What you can do in that case is to create a data directory and a separate cluster for each of those databases (not recommended though since it will require different ports, and postmaster instances).
I believe that the benefits of using PITR instead of regular dumps outweigh having separate backups for each database, so perhaps you can re-think the reasons for why you need to separate it.
Another way could be to set up some replication with Slony-I but that would require a separate machine (or instance) that receives the data. On the other hand, that way you would have a replicated system in near real-time.
Update for comment:
To recover from mistakes, like deleting a table, PITR would be perfect since you can replay to a specific time. However, for 500 databases I understand that can be a lot of overhead. Slony-I would probably not work, since it is replicating. Not sure how it handles table deletions.
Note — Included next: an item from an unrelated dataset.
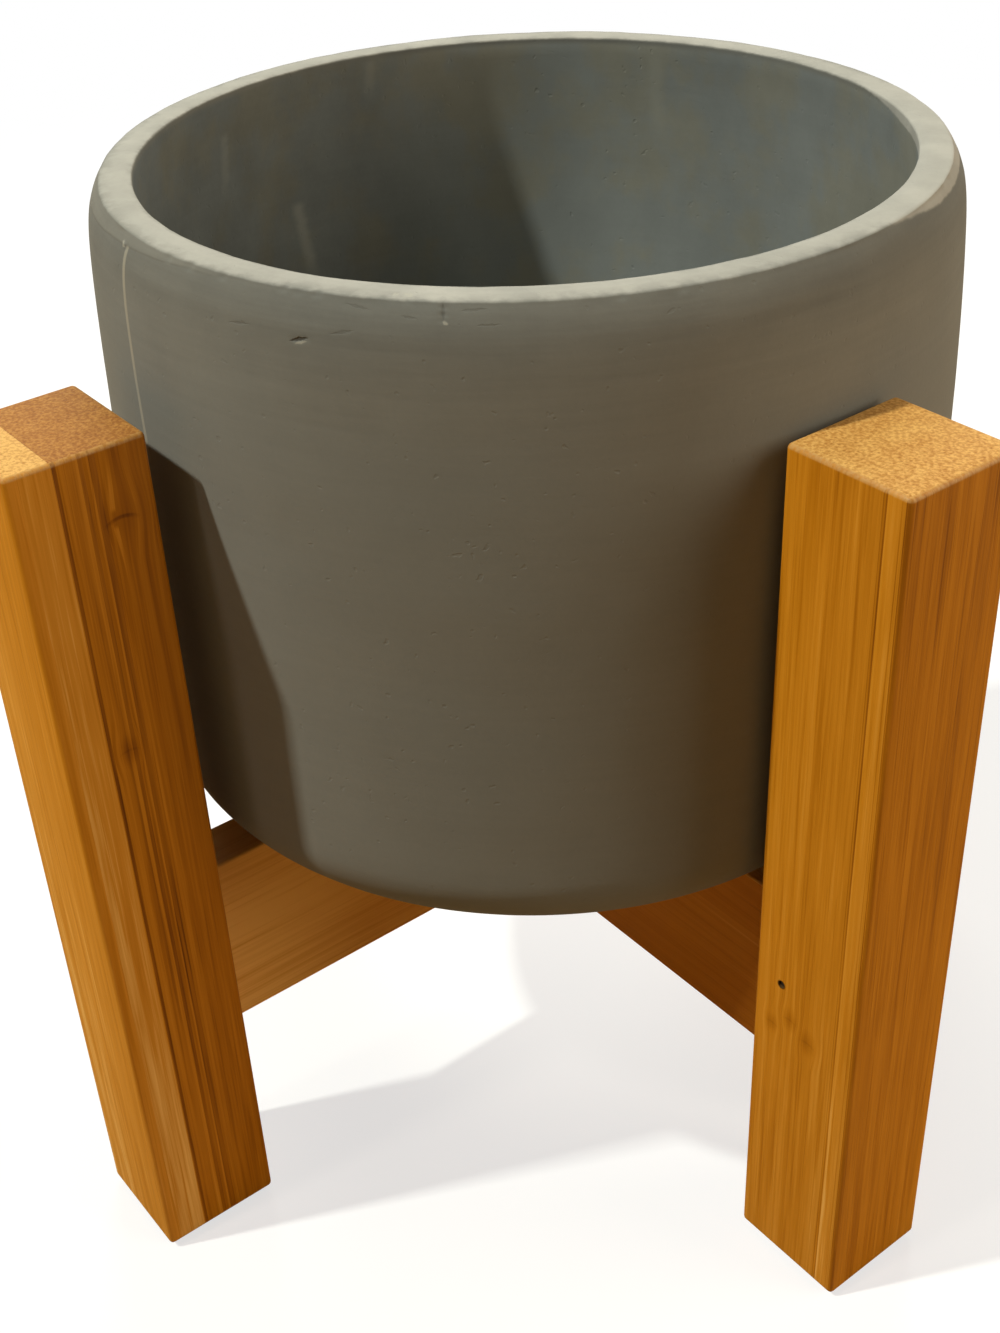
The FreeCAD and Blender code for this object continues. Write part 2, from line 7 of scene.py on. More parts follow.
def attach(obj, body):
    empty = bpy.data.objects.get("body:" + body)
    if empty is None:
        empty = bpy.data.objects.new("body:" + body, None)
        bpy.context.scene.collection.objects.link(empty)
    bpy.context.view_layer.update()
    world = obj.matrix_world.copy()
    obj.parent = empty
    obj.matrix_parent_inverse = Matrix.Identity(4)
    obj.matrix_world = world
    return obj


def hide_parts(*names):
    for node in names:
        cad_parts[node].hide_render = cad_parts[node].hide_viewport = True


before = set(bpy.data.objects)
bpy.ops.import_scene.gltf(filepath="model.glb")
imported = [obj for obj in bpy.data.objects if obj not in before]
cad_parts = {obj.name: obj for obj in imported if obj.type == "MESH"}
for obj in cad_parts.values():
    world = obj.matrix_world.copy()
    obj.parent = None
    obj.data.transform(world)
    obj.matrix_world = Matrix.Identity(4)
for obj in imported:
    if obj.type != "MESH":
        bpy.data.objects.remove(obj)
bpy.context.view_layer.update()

I am not aware of any other ways you can go. What I would do would probably still be going for PITR and just not do any mistakes ;). Jokes aside, depending how frequently mistakes are being made this could be a solution:
Set it up for PITR
have a second instance ready on standby.
When a mistake happens, replay the restore to the point in time on the second instance.
Do a pg_dump of the affected database from that instance.
Do a pg_restore on the production instance for that database.
However, it would require you to have a second instance ready, either on the same server or a different one (different is recommended). Also, the restore time would be a bit longer since it would require you to do one extra dump and restore.
I think the way you are doing this is flawed. You should have one database with multiple schemas and roles. Then you can use PITR. However PITR is not a replacement for dumps.